Asimov’s Science Fiction Magazine, September 2002

Pressure of work has been keeping away from my SF bookshop haunts of late and from spending much time reading. Damn this Real Lifetm. I’ve also let the August issue of Asimov’s slip by un-purchased, and shall endeavour to locate a copy!

Eleanor Arnason. The Potter of Bones.

I should own up to the fact that I much prefer SF to fantasy (this is Best SF, and not Best SFFH), and personally have never found myself engaging with Arnason’s stories. Her ‘Lydia Duluth’ stories have generally failed to impress me :

I did find her ‘Knapsack Poems’ [Asimovs, May 2002] more to my taste on account of being somewhat more inventive.

‘The Potter of Bones’ links to ‘Dapple: a Hwarhath historial romance’ which I damned with faint praise : “Le Guinian fantasy – bit of gender role swapping, young girl wanting something which is denied women (in this case, acting) etc.” And this story suffers the same failings, IMHO. Whilst Le Guin can at her best create radically different cultures and societies in her stories, here we have a recognisable cod-fantasy mediaeval setting. The race we are introduced differ from humans in that they have different coloured fur, which doesn’t really push the boundaries! And we have a dominant female society with sapphic sex, and a few males lurking in the background.

Leaving that aside, the story didn’t do anything for me. A child who is inquisitive beyond the norm is fascinated by bones she finds when digging for clay for her pots is sufficiently engaged to ponder these findings, and ‘invents’ archeology and evolution. Not bad for a young girl.

She meets up with the actor-ess Dapple from the previous story, they fiddle with each others bits, and they live happily ever after.

Charles Stross. Router.

Perhaps I was being a bit unfair on Arnason, as I was eager to read the latest installment in the Mancx family saga. We were introduced to Manfred Macx in Asimovs June 2001 with ‘Lobsters’.

Manfred’s daughter, so memorably conceived in the climax of that first story, has royal status, money, and property. Whilst her dad was fully tooled-up information-wise, she is several steps beyond that. Stross’s manipulation of Moore’s Law means that the pace of change is such that she and a crew of intrepid explorers have been uploaded into a virtual construct which is approaching First Contact.

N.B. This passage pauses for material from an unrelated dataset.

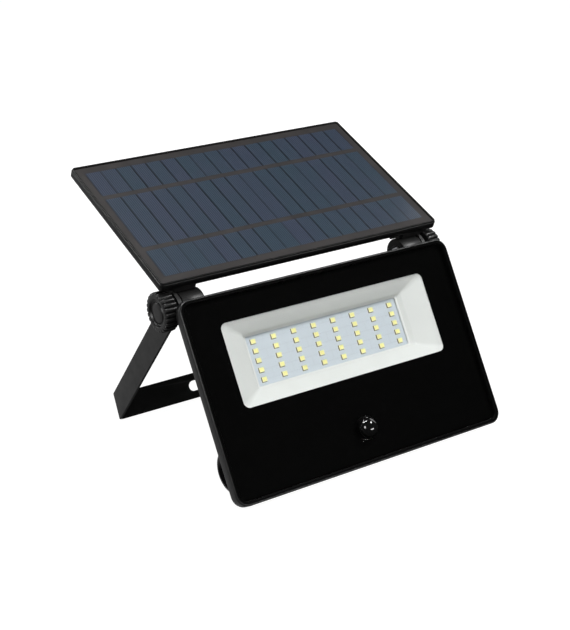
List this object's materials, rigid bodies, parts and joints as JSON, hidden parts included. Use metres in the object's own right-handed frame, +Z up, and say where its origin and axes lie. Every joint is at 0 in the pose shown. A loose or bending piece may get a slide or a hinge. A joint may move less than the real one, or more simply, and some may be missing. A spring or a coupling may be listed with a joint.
{
  "type": "solar flood light",
  "caption": "Flood lamp with a hinged solar panel and clamp knobs on one hinge line, a motion sensor under its window, and a slotted U-bracket that props or mounts it.",
  "frame": {"origin": "middle of the bounding box, on the ground that the lamp's lower rear edge and the bracket's crossbar stand on", "axes": "+Z up, +X to the right along the hinge line, -Y the way the lamp faces"},
  "size_m": [0.2406, 0.2125, 0.1911],
  "materials": {
    "black_paint": "black moulded housing, satin",
    "black_plastic": "black plastic, satin",
    "knob_plastic": "black plastic, fine texture",
    "gloss_black": "black, glossy",
    "black_steel": "black powder coat on steel",
    "glass_black": "tempered glass, printed black round a clear window",
    "white_plastic": "white, satin",
    "board_white": "white solder mask with yellow LED packages",
    "board_green": "green circuit board",
    "cell_blue": "dark blue silicon under a clear layer",
    "cell_wrap": "battery cell in a blue sleeve",
    "steel": "zinc plated",
    "rubber": "black, matt"
  },
  "bodies": {
    "bracket": {"u_bracket": "black_steel"},
    "lamp": {"housing": "black_paint", "rear_cover": "black_plastic", "front_glass": "glass_black", "glass_gasket": "rubber", "reflector": "white_plastic", "led_board": "board_white", "sensor_collar": "gloss_black", "sensor_dome": "gloss_black", "sensor_can": "steel", "sensor_board": "board_green", "control_board": "board_green", "battery_tube": "black_plastic", "battery_cell_1": "cell_wrap", "battery_cell_2": "cell_wrap", "battery_cell_3": "cell_wrap", "battery_cap_left": "gloss_black", "battery_cap_right": "gloss_black", "battery_seal_left": "rubber", "battery_seal_right": "rubber", "battery_contact_left": "steel", "battery_contact_right": "steel", "tube_clamp_left": "steel", "tube_clamp_right": "steel", "cover_screw_1": "steel", "cover_screw_2": "steel", "cover_screw_3": "steel", "cover_screw_4": "steel", "cover_screw_5": "steel", "cover_screw_6": "steel", "vent_plug": "rubber", "switch_collar": "black_plastic", "switch_body": "board_green", "hinge_nut_left": "steel", "hinge_nut_right": "steel", "hinge_washer_left": "rubber", "hinge_washer_right": "rubber"},
    "panel": {"panel_frame": "black_plastic", "pv_laminate": "cell_blue", "panel_back": "black_plastic", "junction_box": "black_plastic", "cable_gland": "rubber", "lug_left": "black_plastic", "lug_right": "black_plastic", "lug_screw_left_1": "steel", "lug_screw_left_2": "steel", "lug_screw_right_1": "steel", "lug_screw_right_2": "steel"},
    "left_knob": {"knob_left": "knob_plastic", "hinge_bolt_left": "steel"},
    "right_knob": {"knob_right": "knob_plastic", "hinge_bolt_right": "steel"},
    "switch": {"switch_button": "rubber"}
  },
  "joints": [
    {"name": "lamp_tilt", "type": "hinge", "parent": "bracket", "child": "lamp", "pos_m": [0, -0.01413, 0.11554], "axis": [1, 0, 0], "range_deg": [-30, 70]},
    {"name": "panel_tilt", "type": "hinge", "parent": "lamp", "child": "panel", "pos_m": [0, -0.01413, 0.11554], "axis": [1, 0, 0], "range_deg": [-40, 30]},
    {"name": "left_knob_turn", "type": "hinge", "parent": "lamp", "child": "left_knob", "pos_m": [-0.1146, -0.01413, 0.11554], "axis": [1, 0, 0], "continuous": true},
    {"name": "right_knob_turn", "type": "hinge", "parent": "lamp", "child": "right_knob", "pos_m": [0.1146, -0.01413, 0.11554], "axis": [1, 0, 0], "continuous": true},
    {"name": "switch_press", "type": "slide", "parent": "lamp", "child": "switch", "axis": [0, -0.866, 0.5], "range_m": [0, 0.0012], "stiffness_N_per_m": 1200, "springref_m": -0.0004}
  ]
}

The dense technological background may well put off some, but not me. And the story (the sequence?) finishes with Amber taking that step to boldly go where no man has gone before, and to embrace the challenge of post-humanity.

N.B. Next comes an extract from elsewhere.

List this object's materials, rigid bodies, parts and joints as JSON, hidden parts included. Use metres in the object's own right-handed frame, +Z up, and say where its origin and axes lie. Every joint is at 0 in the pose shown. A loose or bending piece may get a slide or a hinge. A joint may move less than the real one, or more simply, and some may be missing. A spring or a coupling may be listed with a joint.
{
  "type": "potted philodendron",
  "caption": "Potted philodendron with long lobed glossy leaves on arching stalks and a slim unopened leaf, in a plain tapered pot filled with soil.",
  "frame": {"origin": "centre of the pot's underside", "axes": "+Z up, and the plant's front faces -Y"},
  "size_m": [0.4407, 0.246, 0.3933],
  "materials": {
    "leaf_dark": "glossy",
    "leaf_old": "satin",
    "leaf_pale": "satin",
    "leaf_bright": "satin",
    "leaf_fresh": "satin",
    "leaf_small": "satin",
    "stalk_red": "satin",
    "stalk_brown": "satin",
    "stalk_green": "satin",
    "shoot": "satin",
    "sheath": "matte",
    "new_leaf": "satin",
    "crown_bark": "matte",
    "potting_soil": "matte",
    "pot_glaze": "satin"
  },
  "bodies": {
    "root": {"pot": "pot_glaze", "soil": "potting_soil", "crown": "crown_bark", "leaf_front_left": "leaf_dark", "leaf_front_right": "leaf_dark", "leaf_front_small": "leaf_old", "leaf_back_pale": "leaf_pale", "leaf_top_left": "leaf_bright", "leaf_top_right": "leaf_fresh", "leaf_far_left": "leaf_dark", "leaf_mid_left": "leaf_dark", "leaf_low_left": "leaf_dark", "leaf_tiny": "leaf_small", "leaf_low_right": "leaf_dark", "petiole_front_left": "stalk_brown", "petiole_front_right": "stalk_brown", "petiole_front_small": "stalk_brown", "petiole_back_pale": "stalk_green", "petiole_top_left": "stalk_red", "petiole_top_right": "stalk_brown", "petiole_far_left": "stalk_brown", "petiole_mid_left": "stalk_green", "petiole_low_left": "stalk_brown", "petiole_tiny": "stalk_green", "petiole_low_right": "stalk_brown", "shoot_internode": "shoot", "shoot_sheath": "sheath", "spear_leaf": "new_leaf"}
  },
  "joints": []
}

Kage Baker. The Likely Lad.

A follow-up story about one Alec Checkerfield, who is evidently of ET origins, but is being brought up, once removed, by English nobility.

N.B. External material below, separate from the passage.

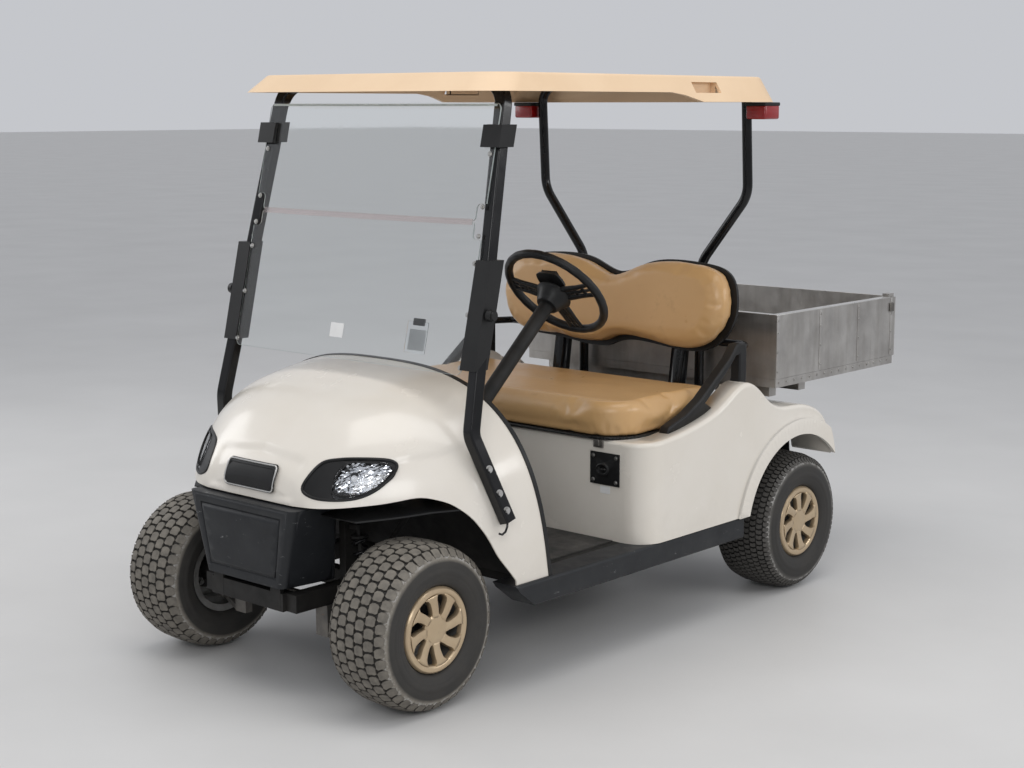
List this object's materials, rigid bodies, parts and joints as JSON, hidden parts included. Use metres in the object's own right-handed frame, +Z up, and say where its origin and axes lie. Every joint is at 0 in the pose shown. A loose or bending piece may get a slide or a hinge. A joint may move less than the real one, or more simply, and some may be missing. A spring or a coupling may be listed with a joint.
{
  "type": "golf cart",
  "caption": "Electric golf cart with a bench seat, canopy roof on hoops, folding clear windshield, steered front wheels and an aluminium cargo bed with a drop tailgate.",
  "frame": {"origin": "centre of the bounding box's footprint, on the ground", "axes": "+X to the cart's left, front towards -Y, +Z up"},
  "size_m": [1.2104, 2.604, 1.688],
  "materials": {
    "body_white": "warm white moulded plastic, lightly scuffed",
    "roof_tan": "tan moulded plastic",
    "black_plastic": "dusty black plastic",
    "grey_plastic": "dark grey textured plastic, scuffed",
    "black_paint": "black powder coat",
    "frame_paint": "black frame paint, dusty",
    "vinyl_tan": "caramel vinyl",
    "clear_sheet": "clear acrylic sheet",
    "lamp_clear": "clear lamp cover",
    "lamp_red": "red lamp plastic",
    "tyre_black": "dusty tread rubber",
    "wheel_gold": "gold wheel cover on a steel rim",
    "mat_rubber": "worn rubber mat",
    "bed_alu": "weathered aluminium sheet",
    "steel_dark": "dusty steel",
    "battery_case": "plain block for the heavy battery pack"
  },
  "bodies": {
    "cart": {"badge_plate": "black_plastic", "battery_pack": "battery_case", "bed_frame": "bed_alu", "cargo_bed": "bed_alu", "charge_port": "black_plastic", "chassis_frame": "frame_paint", "cowl_edge_trim": "black_plastic", "dash_panel": "black_plastic", "floor_mat": "mat_rubber", "floor_pan": "frame_paint", "front_bumper": "grey_plastic", "front_cowl": "body_white", "front_hoop": "black_paint", "front_shocks": "steel_dark", "front_suspension": "steel_dark", "headlamp_housings": "black_plastic", "headlamp_lenses": "lamp_clear", "hip_restraints": "black_plastic", "pedals": "black_plastic", "rear_axle": "steel_dark", "rear_body": "body_white", "rear_bumper": "grey_plastic", "rear_deck": "grey_plastic", "rear_hoop": "black_paint", "rear_springs": "steel_dark", "roof": "roof_tan", "seat_back": "vinyl_tan", "seat_back_shell": "black_plastic", "seat_frame": "black_paint", "sills": "grey_plastic", "steering_column": "frame_paint", "tail_lamps": "lamp_red", "wheel_liners": "black_plastic", "windshield_clips": "black_plastic", "windshield_lower": "clear_sheet", "windshield_upper": "clear_sheet"},
    "seat_bottom": {"seat_cushion": "vinyl_tan", "seat_pan": "black_plastic"},
    "steering": {"steering_wheel": "black_plastic"},
    "knuckle_l": {"knuckle_left": "steel_dark"},
    "knuckle_r": {"knuckle_right": "steel_dark"},
    "track_rod": {"tie_rod": "steel_dark"},
    "gate": {"tailgate": "bed_alu"},
    "road_wheel_fl": {"tyre_front_left": "tyre_black", "wheel_front_left": "wheel_gold"},
    "road_wheel_fr": {"tyre_front_right": "tyre_black", "wheel_front_right": "wheel_gold"},
    "road_wheel_rl": {"tyre_rear_left": "tyre_black", "wheel_rear_left": "wheel_gold"},
    "road_wheel_rr": {"tyre_rear_right": "tyre_black", "wheel_rear_right": "wheel_gold"}
  },
  "joints": [
    {"name": "steering_wheel_turn", "type": "hinge", "parent": "cart", "child": "steering", "pos_m": [0.295, -0.316, 1.05], "axis": [0, 0.7434, 0.6688], "range_deg": [-450, 450]},
    {"name": "steer_left", "type": "hinge", "parent": "cart", "child": "knuckle_l", "pos_m": [0.345, -1.075, 0.229], "axis": [0, 0, 1], "range_deg": [-30, 30]},
    {"name": "steer_right", "type": "hinge", "parent": "cart", "child": "knuckle_r", "pos_m": [-0.345, -1.075, 0.229], "axis": [0, 0, 1], "range_deg": [-30, 30]},
    {"name": "track_rod_pivot", "type": "hinge", "parent": "knuckle_l", "child": "track_rod", "pos_m": [0.345, -1.015, 0.204], "axis": [0, 0, 1], "range_deg": [-30, 30]},
    {"name": "roll_front_left", "type": "hinge", "parent": "knuckle_l", "child": "road_wheel_fl", "pos_m": [0.433, -1.075, 0.229], "axis": [1, 0, 0], "continuous": true},
    {"name": "roll_front_right", "type": "hinge", "parent": "knuckle_r", "child": "road_wheel_fr", "pos_m": [-0.433, -1.075, 0.229], "axis": [1, 0, 0], "continuous": true},
    {"name": "roll_rear_left", "type": "hinge", "parent": "cart", "child": "road_wheel_rl", "pos_m": [0.491, 0.605, 0.229], "axis": [1, 0, 0], "continuous": true},
    {"name": "roll_rear_right", "type": "hinge", "parent": "cart", "child": "road_wheel_rr", "pos_m": [-0.491, 0.605, 0.229], "axis": [1, 0, 0], "continuous": true},
    {"name": "seat_lift", "type": "hinge", "parent": "cart", "child": "seat_bottom", "pos_m": [0, 0.235, 0.612], "axis": [-1, 0, 0], "range_deg": [0, 58]},
    {"name": "tailgate_drop", "type": "hinge", "parent": "cart", "child": "gate", "pos_m": [0, 1.294, 0.703], "axis": [-1, 0, 0], "range_deg": [0, 90]}
  ],
  "couplings": [
    {"joint": "steer_left", "follows": "steering_wheel_turn", "ratio": 0.06666},
    {"joint": "steer_right", "follows": "steering_wheel_turn", "ratio": 0.06666},
    {"joint": "track_rod_pivot", "follows": "steering_wheel_turn", "ratio": -0.06666}
  ]
}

Struggling with pubesence/tumescence the young British MiLord is inveigled by his piratical AI butler to seek money (and excitement, and sex) through smuggling.

As with most SF humour, you either really like it, or really don’t. I’ll put myself in the latter camp, as it came across as Harry Potter-ish. (I should point out that this was from reading half a page of one of the Rowling novels, which was more than enough for me, thank you very much.)

Brian Stableford. Hot Blood.

Another story set in Engand!

Stableford has been writing about genetic modification to mostly good effect for some time now – “Snowball in Hell” [Analog Dec 2000], ‘Taking the Piss” [Asimovs June 2002], and ‘Les Fleurs du Mal’ [Asimovs, Oct 1994].

This story doesn’t quite have the narrative impact of ‘Taking the Piss’, as it describes laconically the travails of a young farmer (the narrator) and his wayward brother’s attempts to get rich through genetically modified pig’s blood, which has become the de rigeur fashionable drug of choice.

James Van Pelt. The Last of the O-Forms.

A chilling and macabre tale. A mutagen has been causing gross birth-defects, with ‘original’ species of animals a rarity. Trying to make an honest buck from this is Trevin, who has a travelling freak show/circus/zoo. Sadly the population is becoming increasingly inured against seeing such creatures, and the future for the show is bleak.

Will Trevin stoop to exploiting his similarly deformed daughter?

The story gets across the Mississippi heat and the similarly stifling future for humanity fairly well, but I found the names of the mutated animals (crocomouse, tigerzelle) jarred slightly.

Geoffrey A. Landis. Turing Test.

A short ‘story’. A transcript of a conversation in which the Turing Test is being taken is provided – or at least one half of the conversation. Just how do we define intelligence in this day and age?

Conclusion.

The Stross story a treat, Stableford and van Pelt thoughtful although not hitting the peaks, Arnason and Baker left me unmoved.